Write out the lines from the line containing "in imported if" through the final line of the listing below, exactly, omitting every other line.

┄┄┄┄┄┄

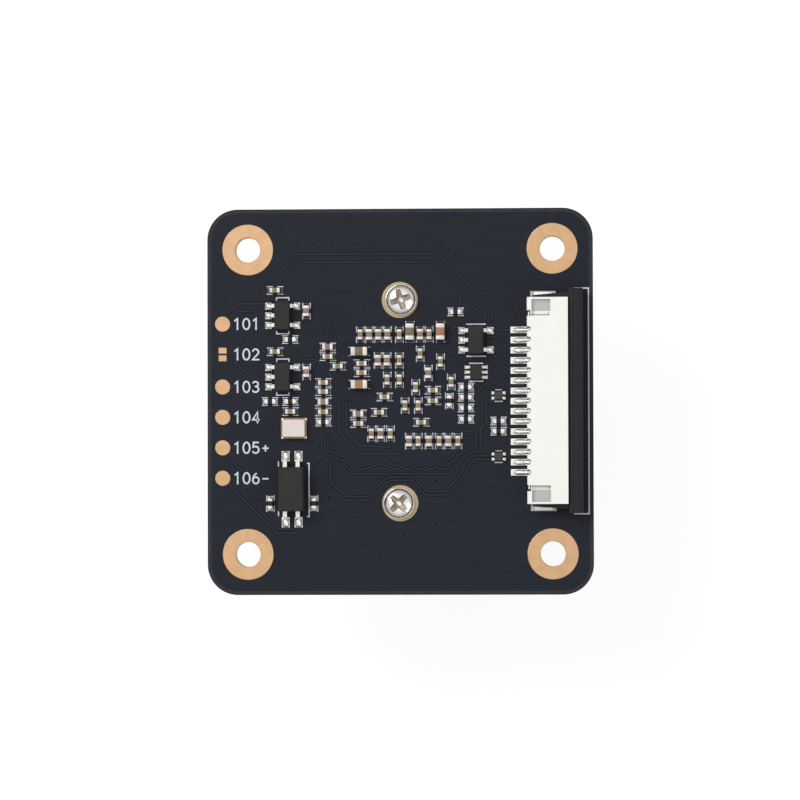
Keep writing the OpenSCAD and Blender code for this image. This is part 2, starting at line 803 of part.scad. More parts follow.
module lens_holder() {
    color(soft_black) on_front() difference() {
        union() {
            linear_extrude(holder_foot_height)
                rounded_rect(holder_foot_side, holder_foot_side, foot_corner_r);
            linear_extrude(ear_thick) {
                square([ear_width, holder_screw_pitch], center = true);
                at_screws() circle(d = ear_width);
            }
            cylinder(h = holder_height, d = holder_tube_d);
            // stiffening ribs from the foot to the tube, on the side of each ear
            for (turn = [90, -90]) rotate(turn) slab_y(rib_width)
                polygon([[rib_root, rib_from], [rib_foot, rib_from], [rib_tip, rib_to], [rib_root, rib_to]]);
        }
        centred_block([sensor_hollow_side, sensor_hollow_side, sensor_hollow_depth + cut], -cut);
        centred_block([
            infrared_size[0] + 2 * pocket_play, infrared_size[1] + 2 * pocket_play, pocket_depth + cut
        ], sensor_hollow_depth - cut);
        cylinder(h = holder_height, d = infrared_window_d);
        translate([0, 0, sensor_hollow_depth + shelf_thick]) cylinder(h = holder_height, d = tube_bore_d);
        at_screws() translate([0, 0, -cut]) cylinder(h = pilot_depth + cut, d = screw_d + pilot_clear);
    }
}

screw_point = 0.3;
head_side_height = 0.35 * screw_head_height;
head_crown_r = 0.49 * screw_head_d;
recess_width = 0.45;
recess_length = 2;
recess_depth = 0.55;
// The recesses as they were left on tightening: the mean angle, and how far each is turned from it
recess_turn = 31;
recess_skew = 14;

module holder_screws() {
    crown = [for (p = arc(1, 15, 90, 6))
        [p[0] * head_crown_r, head_side_height + p[1] * (screw_head_height - head_side_height)]];
    color([0.85, 0.85, 0.84]) translate([0, 0, pad_z]) for (side = [-1, 1])
        translate([0, side * holder_screw_pitch / 2]) rotate(recess_turn - side * recess_skew) difference() {
            rotate_extrude() polygon(concat([
                [0, -screw_length], [screw_d / 2 - screw_point, -screw_length],
                [screw_d / 2, screw_point - screw_length], [screw_d / 2, 0],
                [screw_head_d / 2, 0], [screw_head_d / 2, head_side_height]
            ], crown));
            for (turn = [0, 90]) rotate(turn)
                translate([-recess_length / 2, -recess_width / 2, screw_head_height - recess_depth])
                    cube([recess_length, recess_width, recess_depth + cut]);
        }
}

// ---- Lens ----
// A stack of glass and spacers goes into the barrel from the front and is held by the retainer.

groove_r = 0.35;
groove_x = head_d / 2 + 0.16;
groove_margin = 1.1;
rim_chamfer = 0.5;
neck_relief = 0.3;
neck_length = 0.8;
neck_r = thread_d / 2 - neck_relief;
neck_end = head_length + neck_length;
thread_from = neck_end + neck_relief;
rim_width = 0.3;
mouth_r = head_d / 2 - rim_chamfer - rim_width;
mouth_depth = 1.2;
front_wall = 0.8;
rear_wall = 1.8;
rear_lip = 0.8;
rear_flare = 0.6;
front_bore_r = thread_d / 2 - front_wall;
rear_bore_r = thread_d / 2 - rear_wall;
rear_lip_r = rear_bore_r - rear_lip;
rear_mouth_r = rear_lip_r + rear_flare;
stack_clear = 0.05;
retainer_from = 0.6;
front_from = 1.7;
front_thick = 2.4;
gap_spacer_thick = 1.7;
middle_thick = 2.2;
rear_lip_thick = 1.4;
spacer_from = front_from + front_thick;
middle_from = spacer_from + gap_spacer_thick;
step_z = middle_from + middle_thick + stack_clear;
rear_lip_z = lens_length - rear_lip_thick;
rear_thick = 2.6;
rear_from = rear_lip_z - stack_clear - rear_thick;
rear_spacer_from = middle_from + middle_thick;

module lens_barrel() {
    color(soft_black) difference() {
        rotate_extrude() difference() {
            polygon([
                [0, 0], [head_d / 2 - rim_chamfer, 0], [head_d / 2, rim_chamfer],
                [head_d / 2, head_length - rim_chamfer], [head_d / 2 - rim_chamfer, head_length],
                [neck_r, head_length], [neck_r, neck_end], [thread_d / 2, thread_from],
                [thread_d / 2, lens_length - rim_chamfer], [thread_d / 2 - rim_chamfer, lens_length],
                [0, lens_length]
            ]);
            // flared mouth, the two bores and the lip at the rear
            polygon([
                [-cut, -cut], [mouth_r, -cut], [mouth_r, 0], [front_bore_r, mouth_depth],
                [front_bore_r, step_z], [rear_bore_r, step_z], [rear_bore_r, rear_lip_z],
                [rear_lip_r, rear_lip_z], [rear_mouth_r, lens_length], [rear_mouth_r, lens_length + cut],
                [-cut, lens_length + cut]
            ]);
        }
        for (i = [0:groove_count - 1])
            rotate(i * 360 / groove_count) translate([groove_x, 0, groove_margin])
                cylinder(h = head_length - 2 * groove_margin, r = groove_r, $fn = 24);
    }
}

// Radii of the parts in the front bore and in the rear bore
front_r = front_bore_r - stack_clear;
rear_r = rear_bore_r - stack_clear;

// The flat rim round the curved faces of each element
front_land = 0.85;
middle_land = 1.6;
rear_land = 1.05;
front_clear_r = front_r - front_land;
middle_clear_r = front_r - middle_land;
rear_clear_r = rear_r - rear_land;

// How far the front and rear face of an element stand out. Below zero the face is dished.
front_rises = [0.9, -0.7];
middle_rises = [-0.4, 0.6];
rear_rises = [0.5, 0.6];
curve_steps = 10;

// The openings of the rings, each a little wider than the curved face beside it
bore_margin = 0.1;
stop_r = 2.6;
retainer_bore = [front_clear_r + 3 * bore_margin, front_clear_r + bore_margin];
aperture_bore = [front_clear_r + bore_margin, stop_r];
rear_spacer_bore = [middle_clear_r + bore_margin, rear_clear_r + 2 * bore_margin];
spanner_slot = [1.3, 0.7, 0.8];

module element(from_z, thick, r, clear_r, rises) {
    curve = [for (i = [0:curve_steps]) let (t = i / curve_steps) [clear_r * t, 1 - t * t]];
    front = [for (p = curve) [p[0], from_z - rises[0] * p[1]]];
    rear = [for (i = [curve_steps:-1:0]) [curve[i][0], from_z + thick + rises[1] * curve[i][1]]];
    rotate_extrude() polygon(concat(front, [[r, from_z], [r, from_z + thick]], rear));
}

module spacer_ring(from_z, to_z, r, bore) {
    rotate_extrude() polygon([[bore[0], from_z], [r, from_z], [r, to_z], [bore[1], to_z]]);
}

module lens_retainer() {
    color(soft_black) difference() {
        spacer_ring(retainer_from, front_from, front_r, retainer_bore);
        for (side = [-1, 1]) translate([side * front_r, 0, retainer_from])
            cube(spanner_slot, center = true);
    }
}

module front_element() {
    color([0.6, 0.75, 0.7]) element(front_from, front_thick, front_r, front_clear_r, front_rises);
}

module aperture_spacer() {
    color(soft_black) spacer_ring(spacer_from, middle_from, front_r, aperture_bore);
}

module middle_element() {
    color([0.6, 0.7, 0.8]) element(middle_from, middle_thick, front_r, middle_clear_r, middle_rises);
}

module rear_spacer() {
    color(soft_black) spacer_ring(rear_spacer_from, rear_from, rear_r, rear_spacer_bore);
}

module rear_element() {
    color([0.6, 0.75, 0.7]) element(rear_from, rear_thick, rear_r, rear_clear_r, rear_rises);
}

// ---- Assembly ----

circuit_board();
mounting_rings();
screw_rings();
signal_pads();
component_pads();
ribbon_housing();
ribbon_slider();
ribbon_contacts();
ribbon_anchors();
optocoupler_body();
optocoupler_leads();
regulator_a_body();
regulator_a_leads();
regulator_b_body();
regulator_b_leads();
regulator_c_body();
regulator_c_leads();
buffer_body();
buffer_leads();
oscillator_base();
oscillator_lid();
line_filter_bodies();
line_filter_terminals();
capacitors_tan();
capacitors_olive();
capacitors_orange();
capacitors_mauve();
capacitors_brown();
capacitors_large_olive();
capacitors_large_brown();
capacitor_caps();
resistors();
resistor_caps();
lens_holder();
holder_screws();
infrared_filter();
sensor_package();
sensor_die();
sensor_window();
lens_barrel();
lens_retainer();
front_element();
aperture_spacer();
middle_element();
rear_spacer();
rear_element();
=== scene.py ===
# Camera module: a square circuit board with a screw-in lens on its front, and a ribbon connector and
# small parts on its back. It stands on the rim of its lens, as in its CAD frame.
import json
import math

import bmesh
import bpy
from mathutils import Matrix, Vector


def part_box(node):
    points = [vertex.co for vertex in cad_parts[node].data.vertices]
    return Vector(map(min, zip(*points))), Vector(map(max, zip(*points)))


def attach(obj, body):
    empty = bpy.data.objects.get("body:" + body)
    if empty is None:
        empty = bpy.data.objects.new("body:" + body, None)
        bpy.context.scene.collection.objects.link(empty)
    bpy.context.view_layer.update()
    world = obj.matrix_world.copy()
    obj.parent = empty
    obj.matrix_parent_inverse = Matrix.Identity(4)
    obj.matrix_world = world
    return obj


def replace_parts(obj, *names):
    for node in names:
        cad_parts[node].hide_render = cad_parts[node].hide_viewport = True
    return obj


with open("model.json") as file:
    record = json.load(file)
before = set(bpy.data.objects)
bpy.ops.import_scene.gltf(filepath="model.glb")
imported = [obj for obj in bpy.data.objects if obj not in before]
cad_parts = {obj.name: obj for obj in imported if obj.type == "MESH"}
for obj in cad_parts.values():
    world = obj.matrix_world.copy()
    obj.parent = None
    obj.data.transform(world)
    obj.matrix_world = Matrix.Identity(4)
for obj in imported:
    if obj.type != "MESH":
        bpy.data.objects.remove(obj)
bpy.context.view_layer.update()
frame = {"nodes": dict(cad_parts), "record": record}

# Lengths are in millimetres, and MM brings them to the scene's metres.
MM = 0.001
RECORD = frame["record"]
BODY_OF = {node: body for body, nodes in RECORD["behaviour"]["bodies"].items() for node in nodes}
MOUNTS = {mount["name"]: mount for mount in RECORD["mounts"]}
# Points of a mesh that are this close, in metres, count as one
WELD = 1e-7


# ---- Measuring the frame ----

def box_of(node):
    """The lowest and highest corner of a CAD node, in millimetres."""
    low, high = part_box(node)
    return low / MM, high / MM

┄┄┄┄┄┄

● **RESULT OF THIS EXERCISE**:
cad_parts = {obj.name: obj for obj in imported if obj.type == "MESH"}
for obj in cad_parts.values():
    world = obj.matrix_world.copy()
    obj.parent = None
    obj.data.transform(world)
    obj.matrix_world = Matrix.Identity(4)
for obj in imported:
    if obj.type != "MESH":
        bpy.data.objects.remove(obj)
bpy.context.view_layer.update()
frame = {"nodes": dict(cad_parts), "record": record}

# Lengths are in millimetres, and MM brings them to the scene's metres.
MM = 0.001
RECORD = frame["record"]
BODY_OF = {node: body for body, nodes in RECORD["behaviour"]["bodies"].items() for node in nodes}
MOUNTS = {mount["name"]: mount for mount in RECORD["mounts"]}
# Points of a mesh that are this close, in metres, count as one
WELD = 1e-7


# ---- Measuring the frame ----

def box_of(node):
    """The lowest and highest corner of a CAD node, in millimetres."""
    low, high = part_box(node)
    return low / MM, high / MM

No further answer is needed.